The first difference is that there’s significant confusion over file formats. EPUB files won’t work on the Kindle, for example. Other e-book readers support EPUB but not Kindle’s proprietary AZW format. Some support the MOBI format, while others don’t.
One of the reasons the MP3 piracy scene was possible was that, along with the capability to shrink music to a 4MB file, it was built around a standard file format, MP3, which was supported by every media player. DivX brought the same standardization to movie piracy. In both cases, an entire ecosystem arose, based around the common file format.
EPUB is supposed to be the e-book standard file format, but by refusing to adopt it for the Kindle, Amazon is taking one step towards stopping a piracy ecosystem developing for e-books. Conversion to a compatible format is, of course, entirely possible, but Amazon may be hoping that the difficulty and hassle of doing so will put many off.
The other strategic difference when e-book readers are compared to media players is that e-book readers usually have built-in bookstore browsers. This was the failing that initially allowed MP3 piracy to gain a hold. In the late 90s, people had MP3 players and software but no legitimate source of MP3s, other than ripping them from CDs. It took Apple and the development of iTunes to bring some order to the chaos, to the extent that now most people are happy paying for music, and piracy is limited to a hard core of people who never had any intention of paying anyway.

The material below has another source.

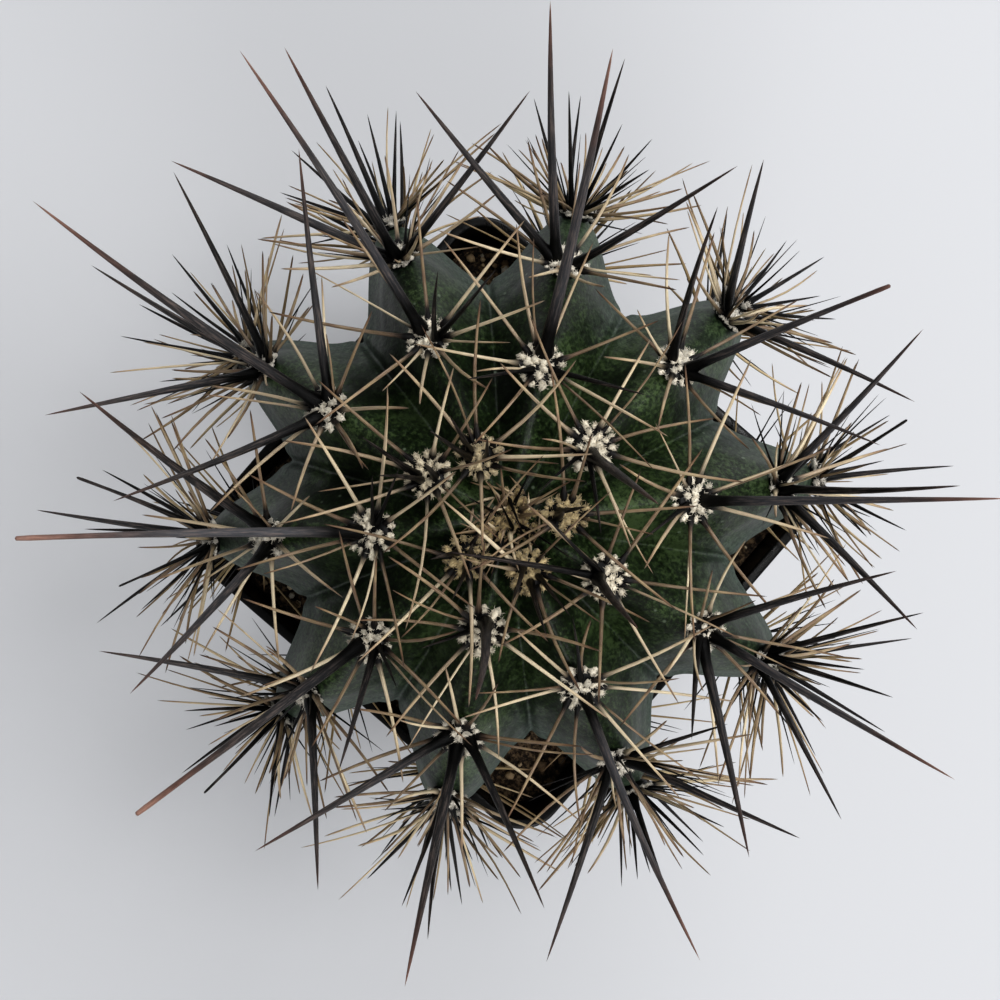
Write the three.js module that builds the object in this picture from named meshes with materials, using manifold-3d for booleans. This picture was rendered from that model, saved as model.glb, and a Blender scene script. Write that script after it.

While there are still many questions over e-book pricing, statistics released from the likes of Amazon indicate that people are happy making use of e-book stores straight from their devices. While piracy will always be an issue for any organization offering creative content online, all the signs are that those behind e-book readers have thought things through so that they’re able to avoid e-book piracy being a necessity, and also less of a temptation.